*Problem to solve*:
Reproduce all of the data exactly.
◇ ◇ ◇ ◇ ◇ ◇ ◇
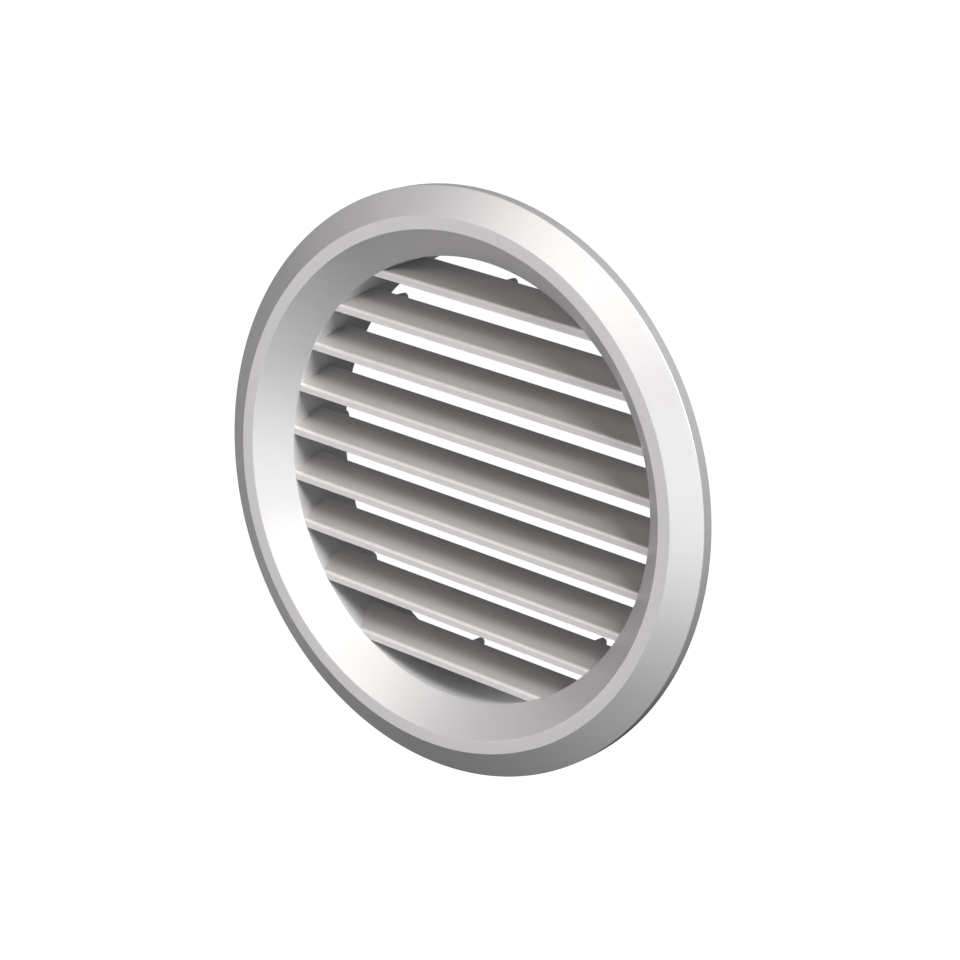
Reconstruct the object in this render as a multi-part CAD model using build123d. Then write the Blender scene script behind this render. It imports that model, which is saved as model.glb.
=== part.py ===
"""Round nine-blade air diffuser on a duct spigot, held by three sprung clips.

Frame: the flange's back, which bears on the wall or ceiling lining, is the plane Y = 0.
The origin is on the axis in that plane, the face looks towards -Y, the blades run
along X and +Z is up. All lengths are in millimetres, all angles in degrees.
"""
import math
import os

from build123d import *

# Flange
FLANGE_R = 75.0
RIM_DEPTH = 3.3
CREST_OUTER_R = 68.0
CREST_INNER_R = 64.65
CREST_Y = -7.4
THROAT_R = 57.0
THROAT_Y = 0.15
LIP_END_Y = 1.4
BEZEL_WALL = 1.8
EDGE_ROUND = 0.3
THROAT_ROUND = 0.3

# Locating rib, which centres the flange in a 125 mm duct
DUCT_R = 62.5
RIB_R = DUCT_R - 1.0
RIB_END_Y = 6.0

# Blade carrier, the tube that reaches into the duct
CARRIER_R = 58.0
CARRIER_WALL = 1.0
CARRIER_BORE_R = CARRIER_R - CARRIER_WALL
CARRIER_END_Y = 20.7
SLIP_GAP = 0.05

# Blades
BLADE_COUNT = 9
BLADE_PITCH = 12.0
MIDDLE_BLADE_Z = -1.0
BLADE_DEPTH = 10.1
BLADE_RISE = 4.14
NOSE_BELOW = 1.84
NOSE_ABOVE = 0.3
NOSE_ROUND = 0.55
REAR_THICKNESS = 1.45
TENON_END_R = CARRIER_R - 0.1
TENON_Y = LIP_END_Y + 0.2
SHOULDER_R = CARRIER_BORE_R - 0.1

# Screen pegs on the blades' rear edges
PEG_R = 1.15
PEG_CIRCLE_R = 51.05
PEG_DROP = 1.4
PEG_END_Y = 13.7
PEGGED_BLADES = {1: "middle", 2: "ends", 5: "ends", 8: "ends", 9: "middle"}

# Foam gasket in the flange's hollow
GASKET_INNER_R = 65.5
GASKET_GAP = 0.1

# Countersunk screws through the rib into the carrier
SCREW_ANGLES = (45, 135, 225, 315)
SCREW_Y = 3.4
SCREW_SHANK_R = 1.25
SCREW_HEAD_R = 2.2
SCREW_HEAD_DEPTH = 1.3
SCREW_HEAD_EDGE = 0.2
SCREW_TOP_R = RIB_R - 0.2
SCREW_END_R = CARRIER_BORE_R + 0.1
CROSS_LENGTH = 2.7
CROSS_WIDTH = 0.5
CROSS_DEPTH = 0.7

# Sprung clips; each is made at the top of the carrier and turned to its place
CLIP_TURNS = {"top": 0, "right": 120, "left": 240}
PIVOT_Y = 16.6
PIVOT_R = 59.9
OPEN_ANGLE = 29.0
BASE_TOP_R = 58.5
BASE_START_Y = 10.6
BASE_END_Y = 19.6
EAR_INSIDE = 4.6
EAR_OUTSIDE = 5.4
EAR_FOOT_HALF = 2.1
KNUCKLE_R = 1.25
KNUCKLE_INSIDE = 1.6
ARM_HALF_WIDTH = 4.4
ARM_THICKNESS = 0.6
ARM_REACH = 8.2
CURL_R = 0.7
PIN_R = 0.7
PIN_BORE_R = 0.75
PIN_HEAD_R = 1.05
PIN_HEAD = 0.5
WIRE_R = 0.25
COIL_R = 1.05
COIL_TURNS = 5
COIL_STEP = 0.46
LEG_REACH = 5.5
RIVET_X = 3.0
RIVET_Y = 12.6
RIVET_R = 0.8
RIVET_HEAD_R = 1.4
RIVET_HEAD = 0.45
RIVET_BEVEL = 0.2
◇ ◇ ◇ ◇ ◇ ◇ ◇
*Task solution*:
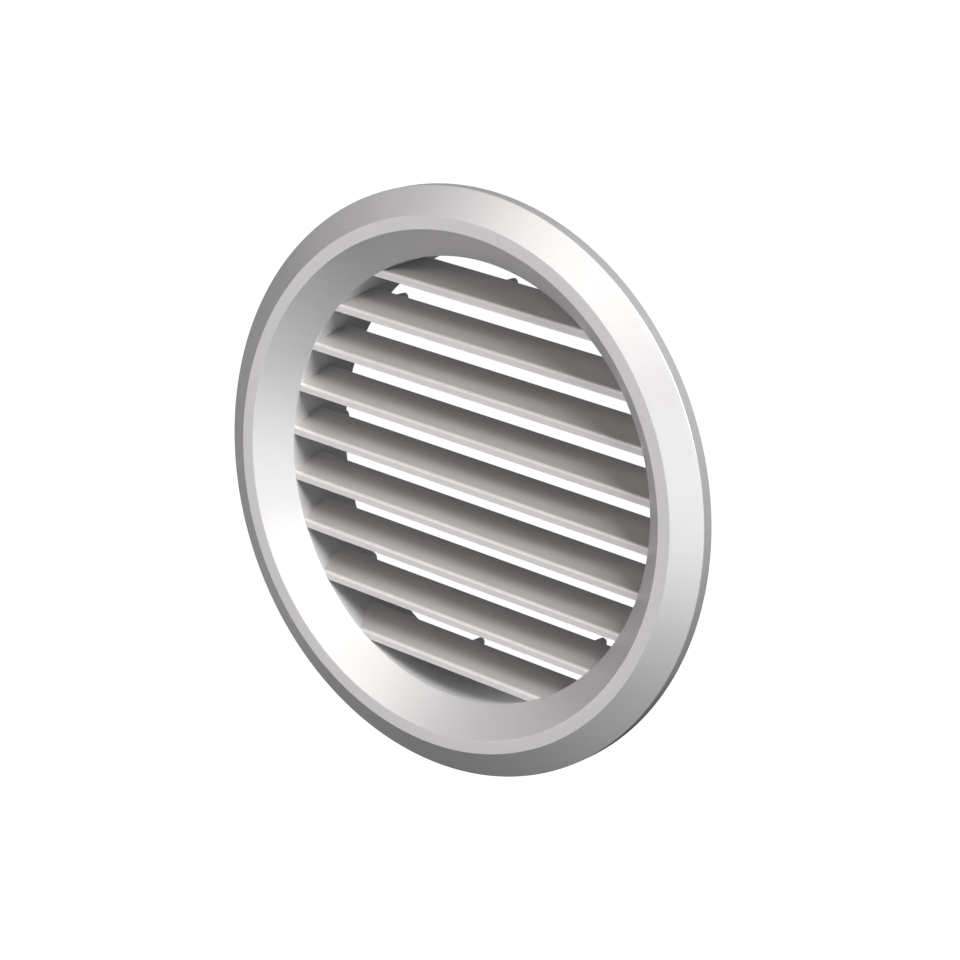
Reconstruct the object in this render as a multi-part CAD model using build123d. Then write the Blender scene script behind this render. It imports that model, which is saved as model.glb.
=== part.py ===
"""Round nine-blade air diffuser on a duct spigot, held by three sprung clips.

Frame: the flange's back, which bears on the wall or ceiling lining, is the plane Y = 0.
The origin is on the axis in that plane, the face looks towards -Y, the blades run
along X and +Z is up. All lengths are in millimetres, all angles in degrees.
"""
import math
import os

from build123d import *

# Flange
FLANGE_R = 75.0
RIM_DEPTH = 3.3
CREST_OUTER_R = 68.0
CREST_INNER_R = 64.65
CREST_Y = -7.4
THROAT_R = 57.0
THROAT_Y = 0.15
LIP_END_Y = 1.4
BEZEL_WALL = 1.8
EDGE_ROUND = 0.3
THROAT_ROUND = 0.3

# Locating rib, which centres the flange in a 125 mm duct
DUCT_R = 62.5
RIB_R = DUCT_R - 1.0
RIB_END_Y = 6.0

# Blade carrier, the tube that reaches into the duct
CARRIER_R = 58.0
CARRIER_WALL = 1.0
CARRIER_BORE_R = CARRIER_R - CARRIER_WALL
CARRIER_END_Y = 20.7
SLIP_GAP = 0.05

# Blades
BLADE_COUNT = 9
BLADE_PITCH = 12.0
MIDDLE_BLADE_Z = -1.0
BLADE_DEPTH = 10.1
BLADE_RISE = 4.14
NOSE_BELOW = 1.84
NOSE_ABOVE = 0.3
NOSE_ROUND = 0.55
REAR_THICKNESS = 1.45
TENON_END_R = CARRIER_R - 0.1
TENON_Y = LIP_END_Y + 0.2
SHOULDER_R = CARRIER_BORE_R - 0.1

# Screen pegs on the blades' rear edges
PEG_R = 1.15
PEG_CIRCLE_R = 51.05
PEG_DROP = 1.4
PEG_END_Y = 13.7
PEGGED_BLADES = {1: "middle", 2: "ends", 5: "ends", 8: "ends", 9: "middle"}

# Foam gasket in the flange's hollow
GASKET_INNER_R = 65.5
GASKET_GAP = 0.1

# Countersunk screws through the rib into the carrier
SCREW_ANGLES = (45, 135, 225, 315)
SCREW_Y = 3.4
SCREW_SHANK_R = 1.25
SCREW_HEAD_R = 2.2
SCREW_HEAD_DEPTH = 1.3
SCREW_HEAD_EDGE = 0.2
SCREW_TOP_R = RIB_R - 0.2
SCREW_END_R = CARRIER_BORE_R + 0.1
CROSS_LENGTH = 2.7
CROSS_WIDTH = 0.5
CROSS_DEPTH = 0.7

# Sprung clips; each is made at the top of the carrier and turned to its place
CLIP_TURNS = {"top": 0, "right": 120, "left": 240}
PIVOT_Y = 16.6
PIVOT_R = 59.9
OPEN_ANGLE = 29.0
BASE_TOP_R = 58.5
BASE_START_Y = 10.6
BASE_END_Y = 19.6
EAR_INSIDE = 4.6
EAR_OUTSIDE = 5.4
EAR_FOOT_HALF = 2.1
KNUCKLE_R = 1.25
KNUCKLE_INSIDE = 1.6
ARM_HALF_WIDTH = 4.4
ARM_THICKNESS = 0.6
ARM_REACH = 8.2
CURL_R = 0.7
PIN_R = 0.7
PIN_BORE_R = 0.75
PIN_HEAD_R = 1.05
PIN_HEAD = 0.5
WIRE_R = 0.25
COIL_R = 1.05
COIL_TURNS = 5
COIL_STEP = 0.46
LEG_REACH = 5.5
RIVET_X = 3.0
RIVET_Y = 12.6
RIVET_R = 0.8
RIVET_HEAD_R = 1.4
RIVET_HEAD = 0.45
RIVET_BEVEL = 0.2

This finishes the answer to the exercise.